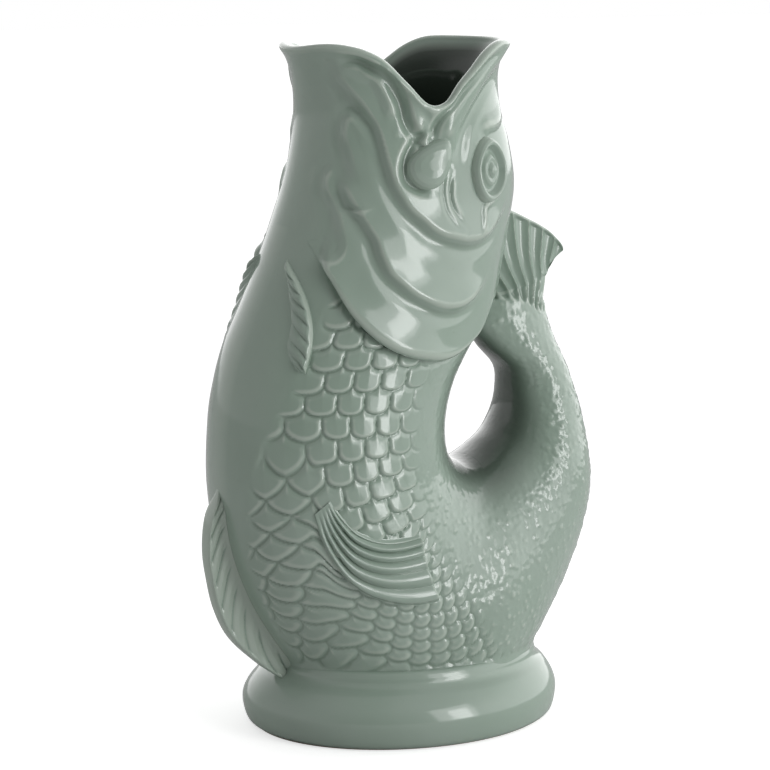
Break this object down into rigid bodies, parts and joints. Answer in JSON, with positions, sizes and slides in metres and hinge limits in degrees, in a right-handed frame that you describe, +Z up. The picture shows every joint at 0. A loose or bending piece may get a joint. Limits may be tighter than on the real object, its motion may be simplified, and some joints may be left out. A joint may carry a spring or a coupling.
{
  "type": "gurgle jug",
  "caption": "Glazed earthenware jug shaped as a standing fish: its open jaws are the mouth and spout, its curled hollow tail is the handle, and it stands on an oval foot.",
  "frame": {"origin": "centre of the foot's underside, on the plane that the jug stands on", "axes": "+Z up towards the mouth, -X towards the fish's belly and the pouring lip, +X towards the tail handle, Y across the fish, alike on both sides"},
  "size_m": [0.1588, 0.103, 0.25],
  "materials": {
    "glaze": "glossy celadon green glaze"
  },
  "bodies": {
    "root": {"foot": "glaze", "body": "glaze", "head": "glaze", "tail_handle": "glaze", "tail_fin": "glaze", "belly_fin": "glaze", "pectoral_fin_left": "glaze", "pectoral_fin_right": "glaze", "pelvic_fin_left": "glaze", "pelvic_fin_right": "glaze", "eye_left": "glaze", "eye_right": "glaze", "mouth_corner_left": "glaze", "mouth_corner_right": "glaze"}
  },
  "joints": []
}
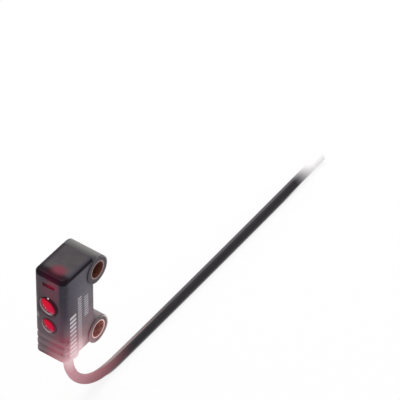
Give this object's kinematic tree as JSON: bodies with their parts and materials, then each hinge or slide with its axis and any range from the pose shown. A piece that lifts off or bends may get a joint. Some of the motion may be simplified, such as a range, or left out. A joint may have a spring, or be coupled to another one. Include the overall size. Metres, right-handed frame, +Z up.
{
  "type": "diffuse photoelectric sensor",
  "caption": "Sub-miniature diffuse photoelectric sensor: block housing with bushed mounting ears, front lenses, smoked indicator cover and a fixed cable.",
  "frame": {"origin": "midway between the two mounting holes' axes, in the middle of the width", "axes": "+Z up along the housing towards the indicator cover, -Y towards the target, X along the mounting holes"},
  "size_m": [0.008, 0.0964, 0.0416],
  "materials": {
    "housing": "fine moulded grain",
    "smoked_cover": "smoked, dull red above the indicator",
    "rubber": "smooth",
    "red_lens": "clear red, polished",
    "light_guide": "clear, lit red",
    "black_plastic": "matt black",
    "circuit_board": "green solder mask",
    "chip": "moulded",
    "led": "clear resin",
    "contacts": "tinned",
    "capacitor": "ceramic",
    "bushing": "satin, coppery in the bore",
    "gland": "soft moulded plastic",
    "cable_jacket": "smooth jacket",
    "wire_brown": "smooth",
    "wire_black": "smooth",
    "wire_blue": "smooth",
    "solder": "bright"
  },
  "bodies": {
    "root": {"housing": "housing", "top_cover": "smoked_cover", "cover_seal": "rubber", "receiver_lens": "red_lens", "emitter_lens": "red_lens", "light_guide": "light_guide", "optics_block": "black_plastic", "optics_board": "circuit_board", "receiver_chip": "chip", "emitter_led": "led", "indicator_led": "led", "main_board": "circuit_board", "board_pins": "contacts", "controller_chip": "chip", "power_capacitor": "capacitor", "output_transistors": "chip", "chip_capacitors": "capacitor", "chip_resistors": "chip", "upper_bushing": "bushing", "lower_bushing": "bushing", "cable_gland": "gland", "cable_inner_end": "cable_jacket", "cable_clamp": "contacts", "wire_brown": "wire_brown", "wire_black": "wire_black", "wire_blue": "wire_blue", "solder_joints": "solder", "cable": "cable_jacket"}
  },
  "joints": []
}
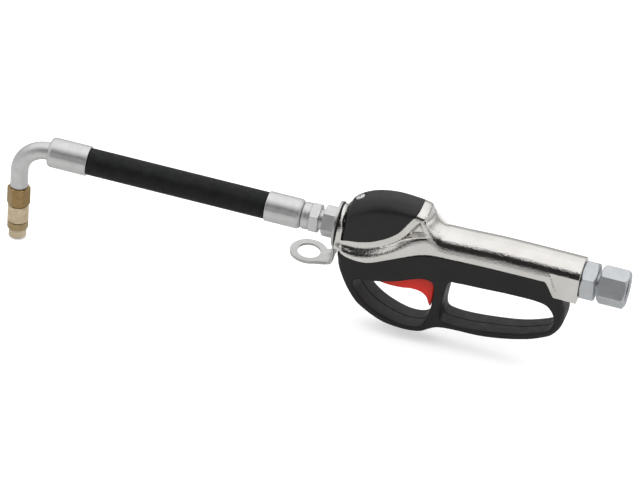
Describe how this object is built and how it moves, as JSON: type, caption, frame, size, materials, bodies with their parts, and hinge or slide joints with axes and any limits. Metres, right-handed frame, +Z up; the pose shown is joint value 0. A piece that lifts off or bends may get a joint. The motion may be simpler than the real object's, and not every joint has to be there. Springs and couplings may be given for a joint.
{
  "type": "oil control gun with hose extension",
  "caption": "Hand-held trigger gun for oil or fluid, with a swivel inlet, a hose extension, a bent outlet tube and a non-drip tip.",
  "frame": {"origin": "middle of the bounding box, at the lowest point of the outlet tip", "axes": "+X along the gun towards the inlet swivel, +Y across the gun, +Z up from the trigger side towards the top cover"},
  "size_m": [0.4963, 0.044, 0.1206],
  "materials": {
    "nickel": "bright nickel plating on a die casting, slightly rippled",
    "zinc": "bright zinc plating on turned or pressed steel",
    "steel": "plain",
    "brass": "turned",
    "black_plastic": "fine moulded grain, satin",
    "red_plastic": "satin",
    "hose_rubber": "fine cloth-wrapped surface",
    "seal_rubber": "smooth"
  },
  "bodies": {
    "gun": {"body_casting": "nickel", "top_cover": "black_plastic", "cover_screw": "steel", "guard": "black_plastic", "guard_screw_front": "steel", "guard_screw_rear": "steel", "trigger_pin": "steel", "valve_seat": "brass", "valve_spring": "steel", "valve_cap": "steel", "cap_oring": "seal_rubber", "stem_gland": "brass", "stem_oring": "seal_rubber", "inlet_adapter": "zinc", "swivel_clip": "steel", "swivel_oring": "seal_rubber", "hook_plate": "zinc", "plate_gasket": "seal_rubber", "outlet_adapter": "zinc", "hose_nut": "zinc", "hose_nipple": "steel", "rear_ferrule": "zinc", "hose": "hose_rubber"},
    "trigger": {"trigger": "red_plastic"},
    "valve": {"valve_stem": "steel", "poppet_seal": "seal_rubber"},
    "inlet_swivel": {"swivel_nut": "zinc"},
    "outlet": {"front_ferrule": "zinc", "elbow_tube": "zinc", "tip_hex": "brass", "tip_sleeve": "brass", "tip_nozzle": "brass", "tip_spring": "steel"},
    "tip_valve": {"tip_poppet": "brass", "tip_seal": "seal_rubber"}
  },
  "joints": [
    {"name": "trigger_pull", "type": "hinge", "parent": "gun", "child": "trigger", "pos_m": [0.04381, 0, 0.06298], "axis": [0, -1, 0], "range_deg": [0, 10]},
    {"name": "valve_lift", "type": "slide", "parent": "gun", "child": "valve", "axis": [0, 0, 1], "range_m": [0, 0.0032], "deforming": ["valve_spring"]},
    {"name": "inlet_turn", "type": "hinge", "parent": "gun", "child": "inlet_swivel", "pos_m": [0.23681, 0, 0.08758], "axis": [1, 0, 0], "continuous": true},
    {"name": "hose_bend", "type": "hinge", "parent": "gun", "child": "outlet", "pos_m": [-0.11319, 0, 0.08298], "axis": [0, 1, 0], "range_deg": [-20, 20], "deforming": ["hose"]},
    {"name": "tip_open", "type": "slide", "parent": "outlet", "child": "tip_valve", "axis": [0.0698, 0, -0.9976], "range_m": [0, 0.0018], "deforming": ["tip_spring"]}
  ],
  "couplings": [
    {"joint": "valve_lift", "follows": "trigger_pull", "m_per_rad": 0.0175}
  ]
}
|---|
REQUIREMENTS:
Where a line above contains the string "lifts", copy that line.

TASK RESPONSE:
Give this object's kinematic tree as JSON: bodies with their parts and materials, then each hinge or slide with its axis and any range from the pose shown. A piece that lifts off or bends may get a joint. Some of the motion may be simplified, such as a range, or left out. A joint may have a spring, or be coupled to another one. Include the overall size. Metres, right-handed frame, +Z up.
Describe how this object is built and how it moves, as JSON: type, caption, frame, size, materials, bodies with their parts, and hinge or slide joints with axes and any limits. Metres, right-handed frame, +Z up; the pose shown is joint value 0. A piece that lifts off or bends may get a joint. The motion may be simpler than the real object's, and not every joint has to be there. Springs and couplings may be given for a joint.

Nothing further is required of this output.